# Milking a 3 nippled goat?



## Iceblink (Dec 6, 2008)

So I just bought a ND doe that is pregnant for the first time. She was really shy when I went to pick her up, plus she was muddy and hairy, so I didn't get to look her over as much as I should have. 

Today I realized that she has 3 nipples, or rather 2 and a half. She has a nipple about the size of a small finger to the first joint growing out of one of her other nipples. Will I be able to milk her? The lady who sold her to me didn't mention it, what would you do in this situation?


----------



## liz (Oct 5, 2007)

Did you notice wether this extra teat has an orifice? If it does, milking her can be a trial but it is possible, you'll just need to be avoiding the stream that comes from that extra teat. If there is no orifice then the extra teat won't interfere with milking. I will suggest that ANY bucklings she has be banded and please check the doe kids as well...if they show the double teat too, I would not breed them.

Also, either the breeder did not notice this defect or she just did not say a thing about it. Sorry, it really burns me that something like this goes "un noticed"...I for one notice EVERY detail about my goats and am very up front about any imperfections with kids.


----------



## Iceblink (Dec 6, 2008)

I was thinking about asking to return her and get my money back. I did pay quite a bit for her, and although I had thought I might end up eating any kids, I'm upset that that seems to be my only responsible option.....

She's really skittish and I don't want to upset her too much by poking around. She is due in 3 weeks, and I thought the less stress the better. 

I did find out after I bought her, that her half sister (same age) prolapsed pretty severely, and has had to be stitched up until kidding. I don't know if that kind of thing runs in families, but with the extra nipple too......

What would you all do?


----------



## liz (Oct 5, 2007)

I am so sorry you are dealing with this....totally not your fault nor should have to deal with it :hug: 

If this was a recent purchase I would definatly be asking for a refund. If you choose to "call out " the breeder on the defect make sure she knows why. Some just don't have a clue...or don't care to :sigh: 

Prolapses generally are not genetic, the teat factor is though.....and even though the kids will likely go to freezer camp, it would be nice to have other options as to their future...the teat thing totally takes that away unless they are pets only.


----------



## grammy-g (Apr 18, 2013)

Should I buy a month old LaMancha kid that has a 3rd teat w/out an orifice since I am only interested in milking for my family? She will cost $125.00 since she's defected.


----------



## grammy-g (Apr 18, 2013)

Should I purchase a month old female kid w/a 3rd teat for $125.00? I am only interested in milking for my family.


----------



## goatgirl132 (Oct 18, 2012)

grammy-g said:


> Should I purchase a month old female kid w/a 3rd teat for $125.00? I am only interested in milking for my family.
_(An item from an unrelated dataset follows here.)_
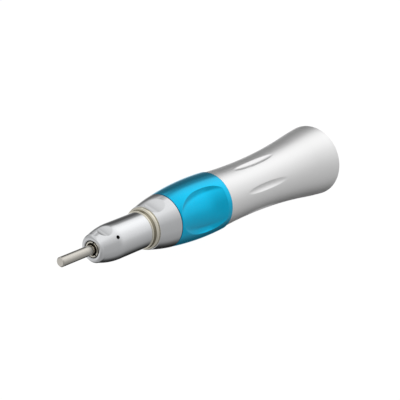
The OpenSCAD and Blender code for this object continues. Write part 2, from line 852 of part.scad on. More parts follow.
module cam_sleeve() {
    color(steel_tone)
    difference() {
        tube(cam_sleeve_r, cam_bore_r, cam_sleeve_h0, cam_sleeve_h1);
        around(cam_pin_count)
            for (i = [0 : cam_steps])
                rotate([0, 0, twist_angle * i / cam_steps])
                    translate([cam_bore_r - past, 0, cam_pin_h + cam_travel * i / cam_steps])
                        rotate([0, 90, 0])
                            cylinder(r = slot_r, h = cam_sleeve_wall + 2 * past);
    }
}

module cam_pin(r, from_r, to_r) {
    translate([from_r, 0, cam_pin_h])
        rotate([0, 90, 0])
            cylinder(r = r, h = to_r - from_r);
}

module cam_collar() {
    color(brass_tone)
    difference() {
        tube(collar_r, collar_bore, collar_h0, collar_h1);
        around(cam_pin_count)
            cam_pin(cam_pin_r + fixed_fit, cam_pin_from, collar_r + past);
    }
}

module cam_pins() {
    color(steel_tone)
        around(cam_pin_count)
            cam_pin(cam_pin_r, cam_pin_from, cam_sleeve_r - cam_pin_sunk);
}

// ---- Bearings ----

module front_outer_race() {
    color(steel_tone)
        outer_race_body(front_bearing, front_race_h0);
}

module middle_outer_race() {
    color(steel_tone)
        outer_race_body(front_bearing, middle_race_h0);
}

module outer_spacer() {
    color(brass_tone)
        tube(front_race_r, front_race_r - outer_spacer_wall, middle_race_h1, front_race_h0);
}

module rear_outer_race() {
    color(steel_tone)
        outer_race_body(rear_bearing, washer_h1);
}

module rear_spacer() {
    color(brass_tone)
        tube(rear_race_r, rear_race_r - rear_spacer_wall, rear_race_h1, collar_h0 - spacer_gap);
}

module preload_washer() {
    color(spring_tone)
        tube(rear_race_r, rear_race_r - washer_rim, nut_h1, washer_h1);
}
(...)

The only thing id have a problem with is when breeding you dont want that passed down incase one wants to show an off spring. 
Persionally id pass and buy a better one 

Oh and if its your first time having a milk goat. Id butly an older one thats calm on the stand and already in milk so shed be used to it at the time.
Just my opinion
show goat/lamb equipment
www.Facebook.com/wickedshowchains


----------



## MrKamir (Nov 2, 2009)

I raise Nigerian Dwarfs and never seen this. I have seen this with certain meat goats. Is she a mix or pure nigerian? With all the hair you mentioned, I'm wondering if she is part silkie which sometimes have the 3 teats.


----------



## clearwtrbeach (May 10, 2012)

I'd say hair is probably the time of year, mine are just now shedding out. As for seeing it in Nigi's I actually know someone with a buck she just noticed had one also. He came from well known lines and she has used him as a sire, she did contact the breeders and they had no idea (I don't know if they just didn't check being a buck & or not seeing it in their lines before). She has since banded any bucks out of him and sold him as a family milker. Although, non of his kids or grandkids so far have shown it. So it's there just not as prevalent as in Boers for example. JMO


----------



## grammy-g (Apr 18, 2013)

Thanks alot, this is my first.


----------



## clearwtrbeach (May 10, 2012)

grammy-g said:


> Thanks alot, this is my first.


Yeah me too, for dairys


----------



## happybleats (Sep 12, 2010)

IMO..For a family milker there is no reason not to get her..as long as her third teat is not in the way of milking. What some may not realize is how many sneaky breeders snip that third tip or tie them off with fishing string at birth..the new owner is unaware....but the trait is passed on just the same. When you breed her..Breed up..find a buck with out standing genetics and perfect teats..
If you love her look...she is in good health...she will be a family milker,( not show) I say go for it..: )


----------



## goathiker (Apr 14, 2011)

grammy-g said:


> Should I purchase a month old female kid w/a 3rd teat for $125.00? I am only interested in milking for my family.


 Geeze grammy-g where are you? In a month you could have your choice of any of the 3 yearling does I have, already in milk, with a wethered freind for $125.00.


----------



## Goats Rock (Jun 20, 2011)

Iceblink said:


> I was thinking about asking to return her and get my money back. I did pay quite a bit for her, and although I had thought I might end up eating any kids, I'm upset that that seems to be my only responsible option.....
> 
> She's really skittish and I don't want to upset her too much by poking around. She is due in 3 weeks, and I thought the less stress the better.
> 
> ...


Unless you are really attached to her, I would call the breeder and either get your money back, or maybe get a doe from a different line. 
Maybe someday you would want to breed her again, but since extra teats are genetic, you really shouldn't continue this genetic line. (This is just my opinion)


----------